Opinion ID: 2524427
Heading Depth: 1
Heading Rank: 5

Heading: Alternatively, the Pro-Rata Reduction Method Exempts Other Property from Taxation in Violation of the Exemption Limitations Contained in the Act

Text: In enacting the Oil and Gas Property Tax Act, the legislature took pains to restrict the exemptions that municipalities could offer to the owners of other property. [21] This was done to prevent an end run around the equal rate requirement. But as is demonstrated by the Messenger letter calculations, the effect of pro-rata reduction is to exempt from taxation a certain percentage of the value of other property. In the Messenger calculation the exemption amounts to 77.5% of the value of other property.
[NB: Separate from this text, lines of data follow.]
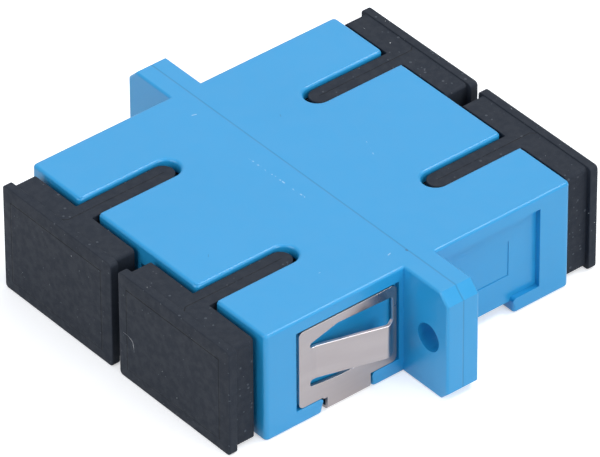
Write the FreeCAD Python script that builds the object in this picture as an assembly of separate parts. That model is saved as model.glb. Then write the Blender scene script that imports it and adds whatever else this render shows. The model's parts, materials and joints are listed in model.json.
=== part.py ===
"""Duplex SC fibre adapter with its panel clip and four dust caps.

X runs along the flange, Y along the fibres and Z up, through the key slots. The parting
plane of the two housing halves is Y = 0 and the underside is Z = 0. Sizes are in mm.
"""
import FreeCAD
import Part
import math
import os

Vector = FreeCAD.Vector

# ports and key slots
PORT_PITCH = 12.7
PORT_W = 9.0
PORT_H = 7.4
KEY_SLOT_W = 2.0
KEY_SLOT_LEN = 7.8

# housing half
HALF_LEN = 13.55
SIDE_WALL = 1.8
FLOOR_WALL = 0.72
ROOF_WALL = 0.88
CORNER_R = 0.35
EDGE_R = 0.25
WEB_WALL = 1.2
WEB_CORE_LEN = 8.5
WEB_CORE_INSET = 0.6

# flange
HOLE_PITCH = 30.5
HOLE_D = 2.2
HOLE_FROM_END = 2.0
FLANGE_T = 1.4
FLANGE_TOP_CUT = 0.85
FLANGE_FOOT_CUT = 0.7
FLANGE_EDGE_R = 0.2

# pins that line the two halves up
PIN_D = 0.9
PIN_LEN = 1.1
PIN_FROM_SIDE = 0.75
PIN_CLEAR = 0.05

# recess for the clip in each side of a half
RECESS_FROM_MOUTH = 2.7
RECESS_FROM_PARTING = 1.8
RECESS_FROM_TOP = 1.05
RECESS_Z = 1.27
RECESS_DEPTH = 0.42
TAB_LEN = 2.35
TAB_CORNER_R = 0.3
CHANNEL_DEPTH = 0.32
CHANNEL_CUT = 0.58
FLEX_POCKET_DEPTH = 0.05
FLEX_POCKET_CLEAR = 0.1
FLEX_POCKET_SETBACK = 0.7

# sheet metal clip
SHEET_T = 0.25
CLIP_STAND_OFF = 0.15
CLIP_FRONT_GAP = 0.27
CLIP_REAR_GAP = 0.2
CLIP_TOP_GAP = 0.15
CLIP_FOOT_GAP = 0.02
CLIP_CORNER_R = 0.4
CLIP_BEND_R = 0.1
CHANNEL_CLEAR = 0.04
RELIEF_W = 0.4
RELIEF_DROP = 0.14
NECK_CLEAR = 0.13
FRONT_BAR_W = 0.98
REAR_BAR_W = 0.34
TOP_BAR_W = 0.7
TOP_BAR_SWELL = 0.2
FOOT_BAR_W = 1.24
WINDOW_CORNER_R = 0.3

# spring tongue in the window of the clip, and the slots above and below its root
TOP_SLOT_W = 0.4
FOOT_SLOT_W = 0.52
SLOT_END_R = 0.2
FLARE_LEN = 2.4
FLARE_TOP = 0.64
FLARE_FOOT = 0.27
SPRING_ROOT = 0.55
SPRING_RUN = 4.88
SPRING_RISE = 1.52
SPRING_TIP_RUN = 0.6
SPRING_TIP_FALL = 0.4
SPRING_ROOT_R = 1.0
SPRING_TIP_R = 0.5

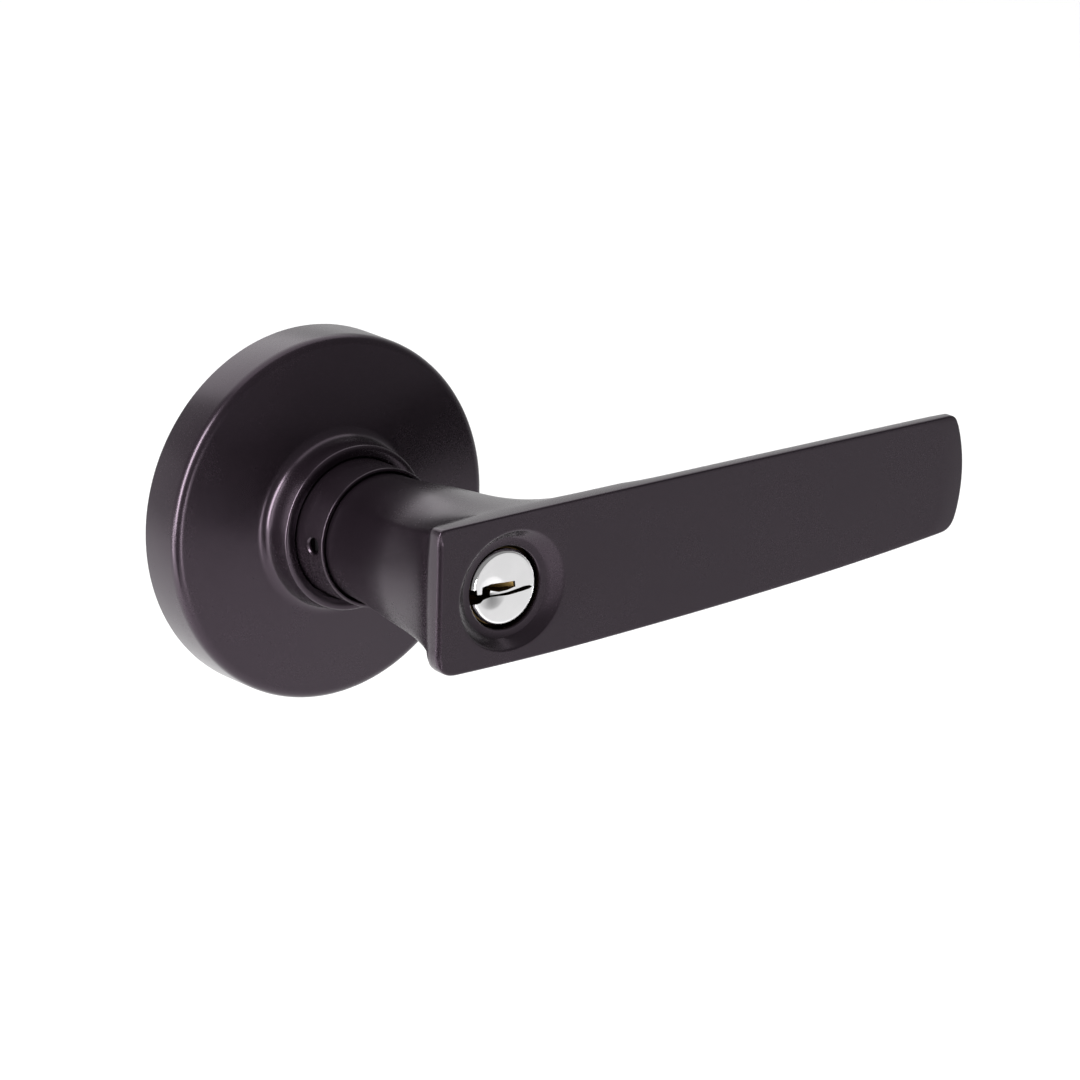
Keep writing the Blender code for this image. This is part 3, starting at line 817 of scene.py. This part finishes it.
def lever_handle():
    """The cast lever, hollow for the spindle and cylinder, with a channel for the pin row."""
    rings = lever_rings()
    verts = [point for ring in rings for point in ring]
    faces = ring_faces(len(rings), len(rings[0]), closed=True)
    handle = piece("lever", verts, faces, BLACK, "lever", ["lever_handle"], 28)
    channel = ((-10.8, -2.3, NECK_BACK - 1), (0, 2.3, POCKET_FRONT - 0.01))
    for low, high in (channel, catch_slot(-14, -8)):
        carve(handle, tool(*block_mesh(low, high)))
    smooth(handle, 28)


# ---------------------------------------------------------------- rose and collar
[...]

This exemption permits a facially equal tax rate to have a distinctly unequal effect. In the words of Commissioner Mallott, this permits the fiscal equity inherent in the equal rate requirement to be frustrated. [22] In passing the act the legislature intended that no portion of otherwise taxable property in advantaged municipalities should go untaxed, for this would occur at the expense of the rest of the state. The legislature built the prohibition on exemptions into the act in order to prevent exactly this result. The act was a response to what one legislative committee described as a shocking inequity between oil and gas property advantaged municipalities and other municipalities. [23] Its purpose was to reduce this inequity by sharing tax revenues from oil and gas property statewide. No part of this purpose entailed state-funded tax relief to the owners of locally assessed property in tax advantaged municipalities. But by insulating a portion of locally assessed property from taxation, that is the effect of the pro-rata reduction method.